Monday, Jun. 10, 1985

Classes in Coexistence

By Ezra Bowen

The time was 1:10 p.m. Class was supposed to have ended. But the 35 juniors at the Jerusalem high school in Israel kept firing questions at two Arab guests, Walid Mula and Amal Rabi, both of them Israelis. "I don't see how you can understand the Palestine Liberation Organization's use of terror," said one youngster. Replied Rabi: "I believe that the P.L.O. is the representative of the Palestinian people. O.K., I am part of the Palestinian people . . . (but) I see myself as a citizen of Israel entitled to equal rights."

"Why," asked another student, "should I accept someone like you, who gives legitimacy to . . . the P.L.O. that wants to kill me?" Remarkably, the debate contained no animus. When class ended, the students agreed that they had learned things they did not know before and that the session had helped Arab and Jew to know each other better.

Across Israel, such exchanges are becoming increasingly common in a new course in coexistence called "The Arab Citizens of Israel." The study program is designed to help defuse the hatred between the nation's 3.5 million Jews and 700,000 Arab citizens. When the course, built upon a text written by Alouph Hareven of the Van Leer Jerusalem Foundation, and two others, was initially tested on about 1,000 Jewish high schoolers in 1983-84, hostility could hardly have been more intense. Six wars in 37 years have generated over 37,000 Israeli casualties and many more among Arabs. No Arab citizen has ever been a member of the Cabinet. Jews and Arabs, for the most part, have maintained separate housing, separate towns and separate schools. In this atmosphere, Jews perceive Arabs as unreliable, dirty and murderous.
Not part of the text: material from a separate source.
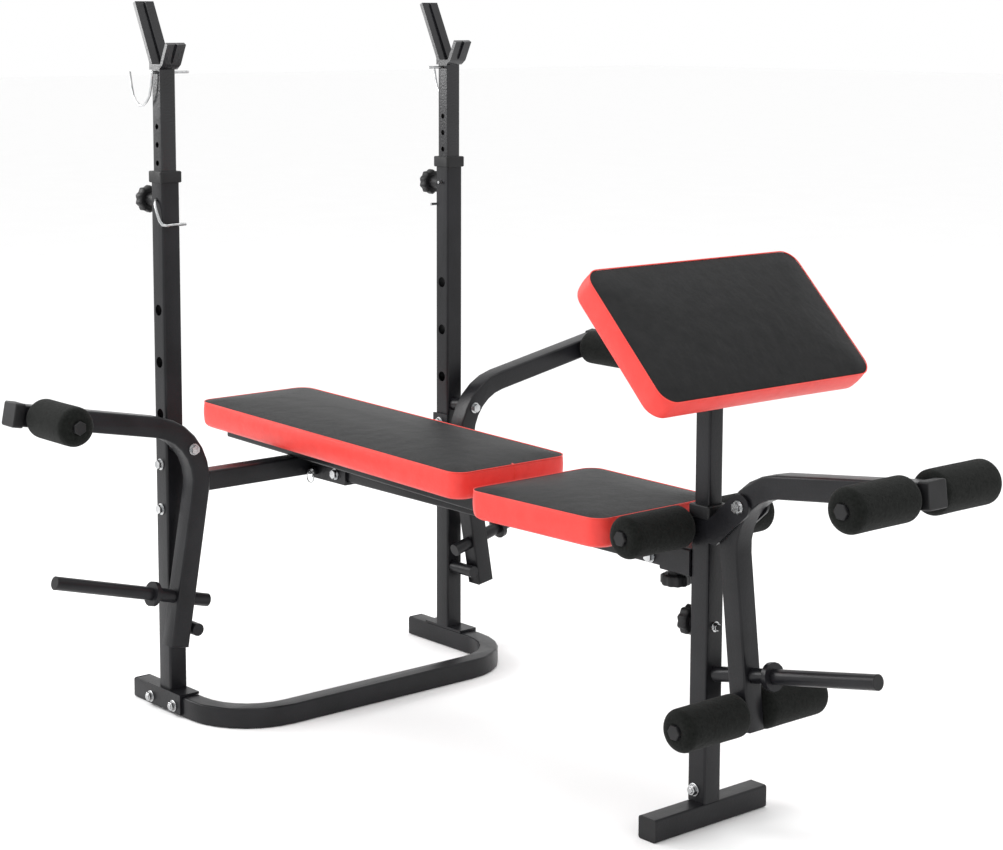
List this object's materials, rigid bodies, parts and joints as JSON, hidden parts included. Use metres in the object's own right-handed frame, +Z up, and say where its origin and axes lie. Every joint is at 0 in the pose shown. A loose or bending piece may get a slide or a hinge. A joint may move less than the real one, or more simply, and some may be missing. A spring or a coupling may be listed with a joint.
{
  "type": "adjustable weight bench",
  "caption": "Weight bench with a tilting backrest, barbell rack uprights, butterfly arms, a preacher curl pad and a leg developer on foam rollers.",
  "frame": {"origin": "on the floor under the middle of the overall box", "axes": "+Z up; +X from the head end towards the leg developer; +Y to the left of a person lying on the bench"},
  "size_m": [1.7233, 1.4196, 1.328],
  "materials": {
    "black_paint": "satin powder coat",
    "black_plastic": "moulded",
    "chrome": "plated",
    "black_foam": "matt foam",
    "red_vinyl": "black top, red sides, soft sheen",
    "board": "black cloth over plywood"
  },
  "bodies": {
    "frame": {"rear_base": "black_paint", "cross_beam": "black_paint", "main_beam": "black_paint", "main_beam_bolt": "chrome", "front_beam_bolt": "chrome", "back_hinge_bolt": "chrome", "seat_board": "board", "seat_pad": "red_vinyl", "front_post": "black_paint", "front_foot": "black_paint", "front_post_collar": "black_plastic", "leg_pivot_bolt": "chrome", "rear_base_plug_left": "black_plastic", "upright_left": "black_paint", "upright_collar_left": "black_plastic", "cross_beam_bolt_lower_left": "chrome", "cross_beam_bolt_upper_left": "chrome", "front_foot_plug_left": "black_plastic", "butterfly_pivot_bolt_left": "chrome", "rear_base_plug_right": "black_plastic", "upright_right": "black_paint", "upright_collar_right": "black_plastic", "cross_beam_bolt_lower_right": "chrome", "cross_beam_bolt_upper_right": "chrome", "front_foot_plug_right": "black_plastic", "butterfly_pivot_bolt_right": "chrome"},
    "rack_post_left": {"rack_post_left": "black_paint"},
    "safety_hook_left": {"safety_hook_left": "chrome"},
    "lock_pin_left": {"lock_pin_left": "chrome"},
    "rack_knob_left": {"rack_knob_left": "black_plastic"},
    "rack_post_right": {"rack_post_right": "black_paint"},
    "safety_hook_right": {"safety_hook_right": "chrome"},
    "lock_pin_right": {"lock_pin_right": "chrome"},
    "rack_knob_right": {"rack_knob_right": "black_plastic"},
    "curl_knob": {"curl_knob": "black_plastic"},
    "beam_knob": {"beam_knob": "black_plastic"},
    "pull_pin": {"pull_pin": "chrome"},
    "pull_ring": {"pull_ring": "chrome"},
    "backrest": {"back_frame": "black_paint", "back_board": "board", "back_pad": "red_vinyl"},
    "curl_rest": {"curl_post": "black_paint", "curl_board": "board", "curl_pad": "red_vinyl"},
    "leg_developer": {"leg_arm": "black_paint", "leg_arm_cap": "black_plastic", "lower_roller_bar": "black_paint", "end_roller_bar": "black_paint"},
    "seat_roller_left": {"seat_roller_left": "black_foam"},
    "seat_roller_right": {"seat_roller_right": "black_foam"},
    "lower_roller_left": {"lower_roller_left": "black_foam"},
    "lower_roller_right": {"lower_roller_right": "black_foam"},
    "end_roller_left": {"end_roller_left": "black_foam"},
    "end_roller_right": {"end_roller_right": "black_foam"},
    "butterfly_arm_left": {"butterfly_arm_left": "black_paint", "butterfly_cap_left": "black_plastic"},
    "butterfly_roller_left": {"butterfly_roller_left": "black_foam"},
    "butterfly_arm_right": {"butterfly_arm_right": "black_paint", "butterfly_cap_right": "black_plastic"},
    "butterfly_roller_right": {"butterfly_roller_right": "black_foam"}
  },
  "joints": [
    {"name": "rack_height_left", "type": "slide", "parent": "frame", "child": "rack_post_left", "axis": [0, 0, 1], "range_m": [0, 0.1002]},
    {"name": "hook_swing_left", "type": "hinge", "parent": "rack_post_left", "child": "safety_hook_left", "pos_m": [-0.64535, 0.3393, 1.199], "axis": [0, 1, 0], "range_deg": [-75, 180]},
    {"name": "lock_pin_pull_left", "type": "slide", "parent": "frame", "child": "lock_pin_left", "axis": [0, 1, 0], "range_m": [0, 0.05]},
    {"name": "rack_knob_turn_left", "type": "hinge", "parent": "frame", "child": "rack_knob_left", "pos_m": [-0.66435, 0.3393, 0.964], "axis": [1, 0, 0], "continuous": true},
    {"name": "rack_height_right", "type": "slide", "parent": "frame", "child": "rack_post_right", "axis": [0, 0, 1], "range_m": [0, 0.1002]},
    {"name": "hook_swing_right", "type": "hinge", "parent": "rack_post_right", "child": "safety_hook_right", "pos_m": [-0.64535, -0.3393, 1.199], "axis": [0, 1, 0], "range_deg": [-75, 180]},
    {"name": "lock_pin_pull_right", "type": "slide", "parent": "frame", "child": "lock_pin_right", "axis": [0, -1, 0], "range_m": [0, 0.05]},
    {"name": "rack_knob_turn_right", "type": "hinge", "parent": "frame", "child": "rack_knob_right", "pos_m": [-0.66435, -0.3393, 0.964], "axis": [1, 0, 0], "continuous": true},
    {"name": "curl_knob_turn", "type": "hinge", "parent": "frame", "child": "curl_knob", "pos_m": [0.39045, 0, 0.331], "axis": [1, 0, 0], "continuous": true},
    {"name": "beam_knob_turn", "type": "hinge", "parent": "frame", "child": "beam_knob", "pos_m": [0.33965, 0, 0.4085], "axis": [0, 0, 1], "continuous": true},
    {"name": "pull_pin_pull", "type": "slide", "parent": "frame", "child": "pull_pin", "axis": [0, -1, 0], "range_m": [0, 0.012], "stiffness_N_per_m": 600},
    {"name": "pull_ring_swing", "type": "hinge", "parent": "pull_pin", "child": "pull_ring", "pos_m": [-0.61335, -0.0385, 0.422], "axis": [1, 0, 0], "range_deg": [-90, 20]},
    {"name": "backrest_tilt", "type": "hinge", "parent": "frame", "child": "backrest", "pos_m": [-0.07335, 0, 0.4585], "axis": [0, 1, 0], "range_deg": [0, 30]},
    {"name": "curl_height", "type": "slide", "parent": "frame", "child": "curl_rest", "axis": [0, 0, 1], "range_m": [0, 0.1]},
    {"name": "leg_developer_swing", "type": "hinge", "parent": "frame", "child": "leg_developer", "pos_m": [0.49665, 0, 0.5415], "axis": [0, -1, 0], "range_deg": [0, 50]},
    {"name": "seat_roller_spin_left", "type": "hinge", "parent": "frame", "child": "seat_roller_left", "pos_m": [0.37845, 0.09, 0.4907], "axis": [0, 1, 0], "continuous": true},
    {"name": "seat_roller_spin_right", "type": "hinge", "parent": "frame", "child": "seat_roller_right", "pos_m": [0.37845, -0.09, 0.4907], "axis": [0, 1, 0], "continuous": true},
    {"name": "lower_roller_spin_left", "type": "hinge", "parent": "leg_developer", "child": "lower_roller_left", "pos_m": [0.50115, 0.09, 0.2088], "axis": [0, 1, 0], "continuous": true},
    {"name": "lower_roller_spin_right", "type": "hinge", "parent": "leg_developer", "child": "lower_roller_right", "pos_m": [0.50115, -0.09, 0.2088], "axis": [0, 1, 0], "continuous": true},
    {"name": "end_roller_spin_left", "type": "hinge", "parent": "leg_developer", "child": "end_roller_left", "pos_m": [0.82135, 0.09, 0.6117], "axis": [0, 1, 0], "continuous": true},
    {"name": "end_roller_spin_right", "type": "hinge", "parent": "leg_developer", "child": "end_roller_right", "pos_m": [0.82135, -0.09, 0.6117], "axis": [0, 1, 0], "continuous": true},
    {"name": "butterfly_swing_left", "type": "hinge", "parent": "frame", "child": "butterfly_arm_left", "pos_m": [-0.58235, 0.3393, 0.5115], "axis": [1, 0, 0], "range_deg": [0, 75]},
    {"name": "butterfly_roller_spin_left", "type": "hinge", "parent": "butterfly_arm_left", "child": "butterfly_roller_left", "pos_m": [-0.49535, 0.655, 0.608], "axis": [1, 0, 0], "continuous": true},
    {"name": "butterfly_swing_right", "type": "hinge", "parent": "frame", "child": "butterfly_arm_right", "pos_m": [-0.58235, -0.3393, 0.5115], "axis": [-1, 0, 0], "range_deg": [0, 75]},
    {"name": "butterfly_roller_spin_right", "type": "hinge", "parent": "butterfly_arm_right", "child": "butterfly_roller_right", "pos_m": [-0.49535, -0.655, 0.608], "axis": [1, 0, 0], "continuous": true}
  ]
}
The Arab bigot's image of Jews paints them as arrogant, moneygrubbing. Not surprisingly, the coexistence course was not immediately popular. One early session was interrupted with a pupil's shout of "Take the Arabs out and kill them!"

Gradually, however, attitudes began to change. The girls came around first, moved by written accounts of personal hardship experienced by Israeli Arabs. "Some girls . . . related they had actually been unable to sleep after reading the text," reported the teacher. Ultimately, both boys and girls conceded that the problem of Arab vs. Jew in Israel could no longer be ignored.
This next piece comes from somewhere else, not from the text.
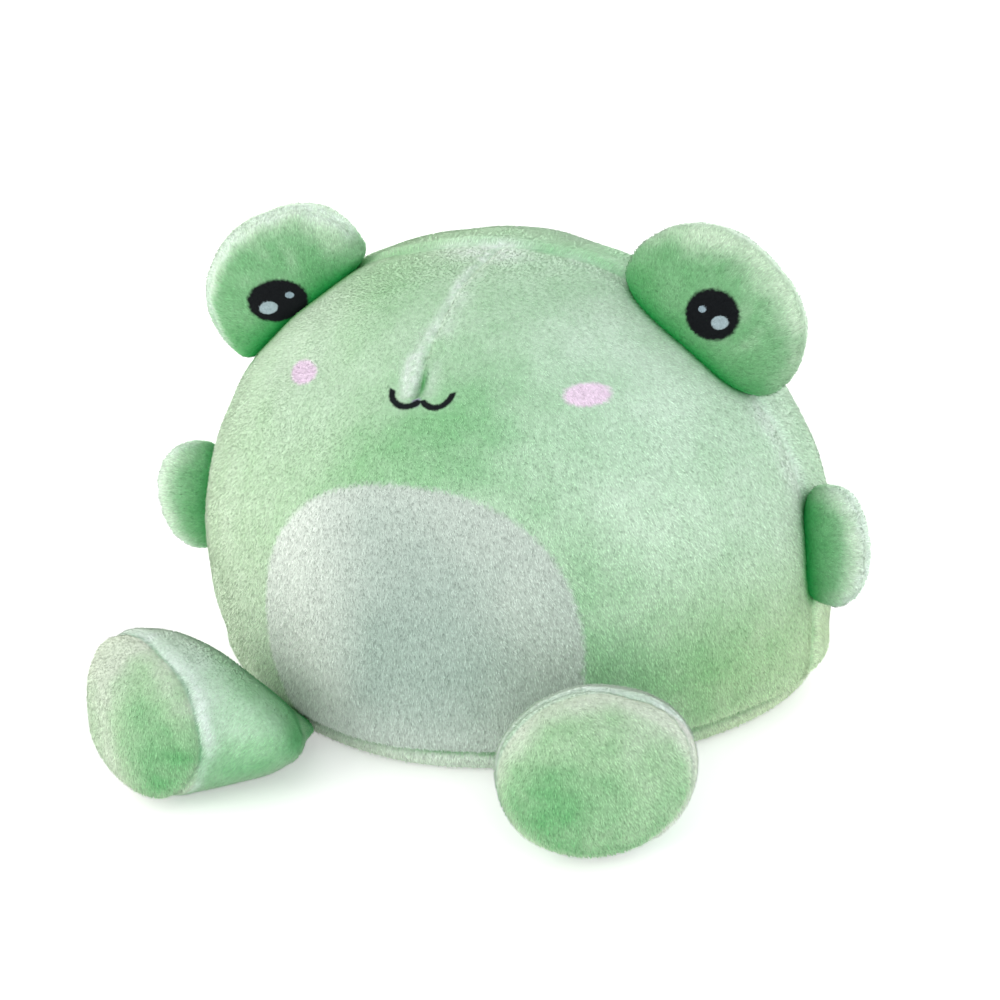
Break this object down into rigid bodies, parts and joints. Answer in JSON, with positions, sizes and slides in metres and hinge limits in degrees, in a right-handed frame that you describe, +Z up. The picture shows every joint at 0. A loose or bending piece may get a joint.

Of course, even the program's supporters did not expect that Arab-Jewish hatred could be easily remedied. A poll of students last fall revealed that 60% of Jewish youngsters believed Arab citizens did not deserve full civil rights. Many Arab Israelis brush off the course as tokenism. "How can you teach coexistence . . . in the midst of conflict?" asks one.

Nevertheless, the course has gained momentum: about 250 to 300 classrooms this past spring were alive with discussion among some 5,000 pupils. About 1,000 teachers and 700 student teachers have been trained in handling the course, with another 2,300 scheduled for training in the coming year. Additional materials are now in preparation for elementary and junior high schools. An Arab counterpart to the Jewish program has been prepared for introduction later this year. In October an Arab-Jewish television series modeled on a long-popular U.S. situation comedy, All in the Family, is tentatively scheduled to come out over the Israel Broadcasting Authority, using ethnic differences as material for humor.

Education Director-General Eliezer Shmueli believes so strongly in the coexistence course that it has been made part of the regular school curriculum. "We don't have all the answers," Shmueli says, "but let us discuss, scream, shout, and let us get to know each other." That has been precisely the effect of the civics program, as exemplified by a three-day trip last month by Arab students to the town of Sderot, where they stayed with Jewish families. "We feel comfortable enough with one another to speak openly," says Revital Levy, 17, about her new Arab friends. "I think that our changed attitude will filter down through the whole school." Hareven, for one, passionately hopes so. "The worst thing for us," he says, "is to raise a generation of ignoramuses."